The third factor is activism. Both portfolio restructuring and shareholder-friendly capital allocation play prominent roles in activist investors’ campaigns. There is little doubt that activists are already thinking about the implications of tax reform—and little doubt that their agendas will constrain overenthusiastic reinvestment, particularly in cases where liquidity was not a constraint in the first place.
Although the new tax law ushered in some certainties, it also introduced one new uncertainty that dealmakers and corporate strategists must now wrestle with: the duration of the new tax rates. The 2017 Tax Cuts and Jobs Act was born of a narrowly divided, highly partisan political process. Its primary goals are to spur investment, boost economic growth, and create new jobs. But many economists say that the pursuit of these goals comes at a price: a big increase in the nation’s debt burden. It remains to be seen how the balance between economic stimulus and fiscal deficits plays out, and these and other fundamental issues could well influence the outcomes of the 2018 and 2020 elections. Many are less enthusiastic than the current administration about the tradeoffs.
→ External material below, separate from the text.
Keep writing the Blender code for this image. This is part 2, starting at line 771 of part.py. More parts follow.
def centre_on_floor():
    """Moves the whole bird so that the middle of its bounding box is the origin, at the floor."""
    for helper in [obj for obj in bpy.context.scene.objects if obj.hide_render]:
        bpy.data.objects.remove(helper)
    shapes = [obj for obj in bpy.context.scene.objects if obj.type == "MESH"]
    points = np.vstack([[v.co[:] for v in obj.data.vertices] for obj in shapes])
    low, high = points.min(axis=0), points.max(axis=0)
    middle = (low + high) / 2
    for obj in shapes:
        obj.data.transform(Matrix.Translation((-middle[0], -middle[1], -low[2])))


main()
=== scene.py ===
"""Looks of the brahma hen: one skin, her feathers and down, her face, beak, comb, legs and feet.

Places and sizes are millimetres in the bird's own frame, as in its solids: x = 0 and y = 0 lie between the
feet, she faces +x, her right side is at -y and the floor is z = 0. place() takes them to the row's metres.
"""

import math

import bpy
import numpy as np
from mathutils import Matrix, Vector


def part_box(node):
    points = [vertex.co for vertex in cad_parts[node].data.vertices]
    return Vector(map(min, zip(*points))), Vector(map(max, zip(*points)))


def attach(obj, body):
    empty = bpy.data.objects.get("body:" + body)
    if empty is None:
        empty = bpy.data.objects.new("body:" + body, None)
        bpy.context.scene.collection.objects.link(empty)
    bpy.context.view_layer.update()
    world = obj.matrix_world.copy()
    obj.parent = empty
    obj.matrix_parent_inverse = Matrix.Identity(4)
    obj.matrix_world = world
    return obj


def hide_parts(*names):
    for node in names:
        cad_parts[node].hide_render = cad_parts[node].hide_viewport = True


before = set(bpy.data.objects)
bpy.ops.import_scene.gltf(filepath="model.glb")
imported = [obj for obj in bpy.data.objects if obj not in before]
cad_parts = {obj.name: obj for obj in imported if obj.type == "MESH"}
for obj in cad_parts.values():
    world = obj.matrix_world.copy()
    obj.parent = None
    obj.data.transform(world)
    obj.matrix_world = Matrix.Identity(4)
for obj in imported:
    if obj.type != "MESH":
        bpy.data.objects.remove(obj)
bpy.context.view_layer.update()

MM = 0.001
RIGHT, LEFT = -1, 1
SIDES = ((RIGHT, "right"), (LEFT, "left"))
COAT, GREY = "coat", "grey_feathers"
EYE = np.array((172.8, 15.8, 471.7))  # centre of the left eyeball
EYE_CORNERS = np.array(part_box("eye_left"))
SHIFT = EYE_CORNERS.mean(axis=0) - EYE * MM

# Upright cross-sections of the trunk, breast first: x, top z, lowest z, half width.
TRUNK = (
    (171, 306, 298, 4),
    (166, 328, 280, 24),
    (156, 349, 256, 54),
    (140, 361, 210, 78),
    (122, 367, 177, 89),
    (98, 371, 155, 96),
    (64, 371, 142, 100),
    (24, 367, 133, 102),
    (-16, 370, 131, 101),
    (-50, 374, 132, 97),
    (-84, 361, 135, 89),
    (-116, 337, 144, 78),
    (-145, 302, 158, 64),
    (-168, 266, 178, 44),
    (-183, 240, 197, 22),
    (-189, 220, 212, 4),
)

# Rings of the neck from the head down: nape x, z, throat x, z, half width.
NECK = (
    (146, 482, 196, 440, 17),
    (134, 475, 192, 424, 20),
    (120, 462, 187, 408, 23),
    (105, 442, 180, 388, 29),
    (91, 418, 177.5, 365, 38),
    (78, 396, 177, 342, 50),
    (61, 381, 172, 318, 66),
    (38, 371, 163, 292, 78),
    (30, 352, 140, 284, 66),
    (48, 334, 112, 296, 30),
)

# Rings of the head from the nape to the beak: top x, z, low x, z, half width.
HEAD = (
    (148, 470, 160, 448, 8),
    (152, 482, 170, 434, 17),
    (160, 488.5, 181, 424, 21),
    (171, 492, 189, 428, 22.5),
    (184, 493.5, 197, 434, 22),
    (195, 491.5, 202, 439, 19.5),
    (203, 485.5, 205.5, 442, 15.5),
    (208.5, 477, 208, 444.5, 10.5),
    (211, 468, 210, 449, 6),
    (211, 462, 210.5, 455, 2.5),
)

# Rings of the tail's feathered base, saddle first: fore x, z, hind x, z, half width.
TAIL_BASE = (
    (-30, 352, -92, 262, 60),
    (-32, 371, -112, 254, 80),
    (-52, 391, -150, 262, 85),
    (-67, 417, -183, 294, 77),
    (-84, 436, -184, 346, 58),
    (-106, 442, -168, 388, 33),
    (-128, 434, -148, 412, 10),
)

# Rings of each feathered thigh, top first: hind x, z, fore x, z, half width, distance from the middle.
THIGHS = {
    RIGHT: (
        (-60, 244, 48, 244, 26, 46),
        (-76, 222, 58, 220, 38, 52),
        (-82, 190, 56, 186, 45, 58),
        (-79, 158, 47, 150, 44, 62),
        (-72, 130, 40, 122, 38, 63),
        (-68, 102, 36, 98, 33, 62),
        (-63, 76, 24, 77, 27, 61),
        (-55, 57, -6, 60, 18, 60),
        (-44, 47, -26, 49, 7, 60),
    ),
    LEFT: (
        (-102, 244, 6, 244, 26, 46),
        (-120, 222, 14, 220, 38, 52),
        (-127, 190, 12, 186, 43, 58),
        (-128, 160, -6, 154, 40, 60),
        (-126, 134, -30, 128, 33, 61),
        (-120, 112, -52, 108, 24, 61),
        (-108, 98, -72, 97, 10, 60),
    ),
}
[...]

For these reasons, every investment case will need to include an implicit position on the tax outlook. Reasonable assumptions about a return to a less permissive tax regime could easily influence valuations by 10% to 20%. So far, equity valuations appear to signal a long run for the new rates, but only time will tell. It is very possible that dealmaking will become clouded by concern over how rates may or may not change in the not-too-distant future.